С товарищами по землемерной школе Ро́бин, как звали его дома, завязал обширнейшую переписку.

«Эта переписка помогла мне выработать хороший слог. Как-то я набрел на собрание писем выдающихся остроумцев времен королевы Анны и стал изучать эти письма самым тщательным образом. Я хранил черновики моих посланий, которые мне самому нравились, и моему самолюбию льстило, когда я их сравнивал с письмами моих корреспондентов».

Тогда же Роберт основал «Тарбо́лтонский клуб холостяков». В этом клубе устраивались дискуссии на философские и житейские темы.

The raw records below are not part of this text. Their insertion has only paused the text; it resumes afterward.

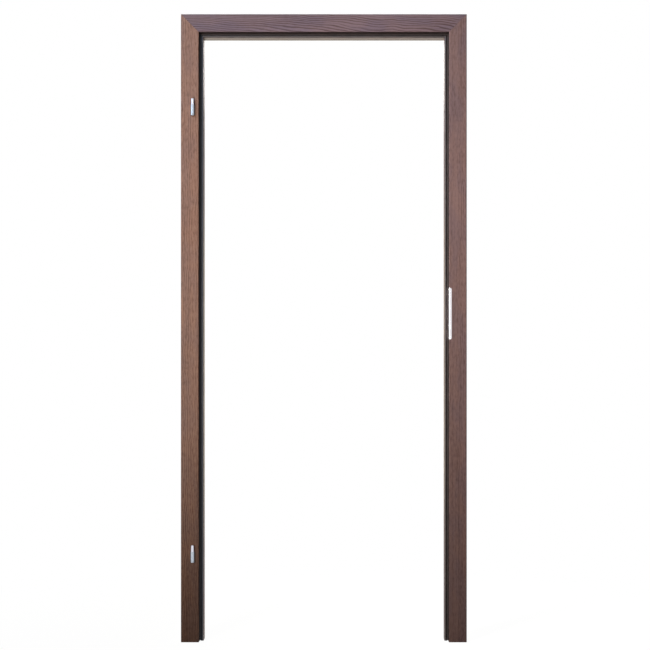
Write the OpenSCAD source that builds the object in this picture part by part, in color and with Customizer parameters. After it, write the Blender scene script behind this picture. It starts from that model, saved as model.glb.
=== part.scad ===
// Wooden door frame for a single rebated leaf, hinged on the left and closing on the right.
// Two jambs and a head share one rebated section and meet in mitres. A hollow seal sits in
// a groove of the stop, two pin hinges stand on the face and an angled strike plate wraps
// the edge of the rebate. Millimetres, +X to the right, +Y into the wall, +Z up.

/* [Passage] */
// Clear width between the two stops
passage_w = 800; // [600:1:1000]
// Clear height from the floor to the stop of the head
passage_h = 2002; // [1900:1:2300]

/* [Frame section] */
// Width of the face seen from the front
face_w = 59; // [50:1:90]
// Depth of the section from face to back
frame_d = 75; // [68:1:140]
// Width of the rebate, which is how far the stop stands into the passage
rebate_w = 13; // [13:0.5:18]
// Depth of the rebate that takes the leaf
rebate_d = 28; // [26:0.5:34]
// Radius of the eased long edges
edge_r = 3; // [2.5:0.25:3.5]

/* [Seal] */
// Width of the groove that holds the seal's foot
groove_w = 3.4; // [3:0.1:4]
// Depth of that groove behind the stop's front
groove_d = 7; // [6:0.5:9]
// Distance of the groove from the rebate's side
groove_in = 1; // [0.5:0.25:1.5]
// Outer radius of the hollow bulb
bulb_r = 3.75; // [3.25:0.05:3.9]
// Wall of the hollow bulb
bulb_wall = 1; // [0.8:0.1:1.4]
// Distance of the bulb's centre in front of the stop
bulb_out = 2.2; // [1.8:0.1:2.6]
// Distance of the bulb's centre from the rebate's side
bulb_in = 9; // [8.5:0.1:9.2]
// Thickness of the flange that lies on the stop
flange_t = 1.2; // [0.8:0.1:1.6]
// Height of the jamb seals' lower ends above the floor
seal_lift = 2; // [1:0.5:10]

/* [Hinges] */
// Drop of the upper hinge's joint line below the rebate of the head
hinge_drop = 242; // [150:1:350]
// Height of the lower hinge's joint line above the floor
hinge_rise = 300; // [150:1:400]
// Distance of the pin's axis from the edge of the rebate
hinge_in = 20; // [16:0.5:26]
// Distance of the pin's axis in front of the face
hinge_out = 10; // [9:0.5:14]
// Diameter of the barrel
barrel_d = 11.5; // [10.5:0.25:16]
// Length of the barrel
barrel_l = 30; // [28:0.5:44]
// Diameter of the steel pin
pin_d = 7; // [6:0.25:7.5]
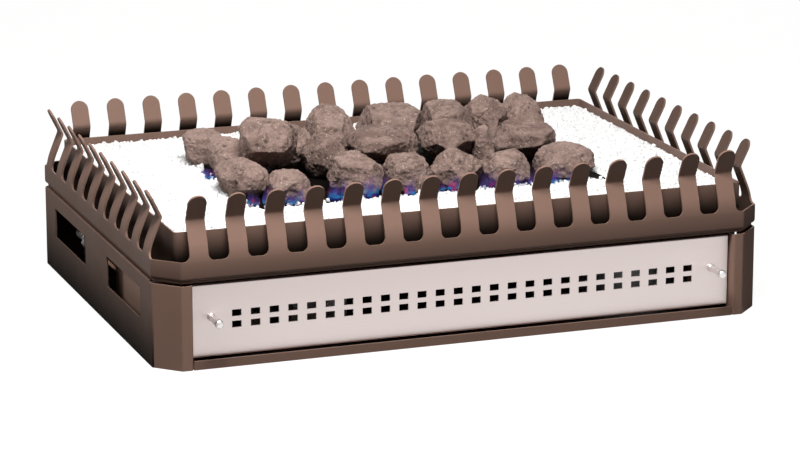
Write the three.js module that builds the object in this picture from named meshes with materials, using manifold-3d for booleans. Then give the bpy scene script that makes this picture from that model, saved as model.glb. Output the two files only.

По уставу, написанному Бернсом, член клуба должен был «обладать искренним, честным и открытым сердцем, неспособным ни на что нечистое и подлое... Люди высокомерные, самодовольные, которые считают себя выше остальных и особенно те суетные и низменные смертные, чье единственное стремление — накопить побольше денег, ни под каким предлогом приняты в клуб не будут». Сохранились записи клуба, где, под председательством Роберта, обсуждались разные вопросы, например: что лучше — брак по расчету или по любви. Ясно, как сам председатель клуба разрешал этот вопрос: об этом рассказано в стихах о гордой Тибби, где деньги называются «желтой грязью» и говорится, что поэт не отдаст простую девушку ни за какие блага в мире.